我々が訪問した時点で、60万Lのブラウンスタイン・ウイスキーがデンマーク各地の貯蔵庫で熟成中だった。カスクは主にバーボンバレルとシェリーバットであり、小規模ながらラムカスクも使用している。ミケールが笑いながら説明したところによると、彼らはまずカリブ海のアメリカ領ヴァージン諸島にあるセントクロイ島でラムを樽ごと買い、中身のラムはスウェーデン人に売って、空いた樽に自分たちのスピリッツを詰めるのだという。兄弟は200L樽で最低5年間熟成したウイスキーを、年間100~150樽のスモールカスクに入れ替える。ウイスキーファンはこのカスクを買って貯蔵地を選び、ボトリングのタイミングも決められる。

オフィシャルのボトリングである「ライブラリー・エディション」については、ミケールとクラウスが2人でボトリングのタイミングを決める。すべてのバッチが、先行の他バッチと異なる。ほとんどのウイスキーは度数約46%でボトリングされ、グリーンランドの氷河から得られる特別な水を加えて調整される。この取水地は、ブラウンスタインが旧魚肉加工工場から25年契約で借りているもの。氷河から自然に削り落とされた巨大な氷を800kgのブロックごとに分け、溶かして濾過をほどこし、25,000Lのコンテナに詰め込んで6週間おきにデンマークまでロイヤルグリーンランドシッピングカンパニーが船で輸送する。このような特別なウイスキー体験を拒む手はない。キューエから車で5分のヴァロ城で、テイスティングを楽しむことにした。

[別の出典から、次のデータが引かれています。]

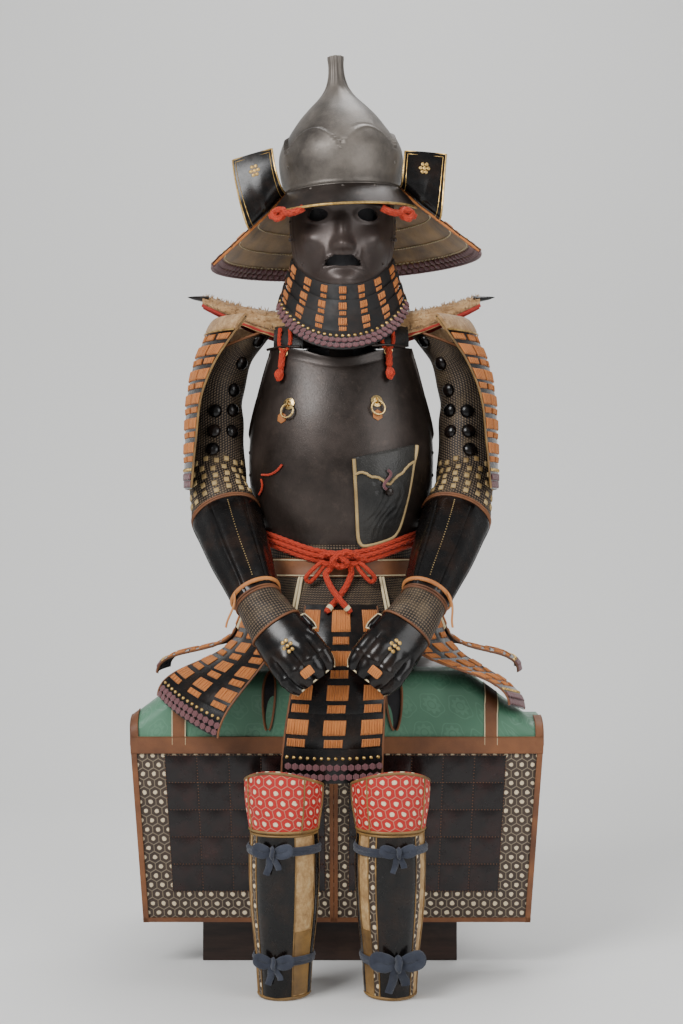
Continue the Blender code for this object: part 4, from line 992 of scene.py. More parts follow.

ミケールの楽しい話を聞きながら、何時間も過ごして蒸溜所を後にする。手土産にはブラウンスタインの哲学と見事な写真が掲載された美しい本をいただいた。ウイスキー評論家のチャールズ・マクリーンがデンマーク語で前書きを寄せている。

ブラウンスタインのウイスキー哲学は極めて単純明快だ。「ウイスキーは万人のもの」。ウイスキーは、それぞれの人が思い思いに楽しむものであり、ブラウンスタインのウイスキーが好みではない人がいても一向にかまわないとポールセン兄弟はいう。彼らは独自のダニッシュウイスキーをつくり、一度でもいいから味わってもらえたら満足なのだ。

好きでも好きじゃなくてもかまわない。兄弟はそう言ったが、私たちはウイスキーの味わいに大満足だった。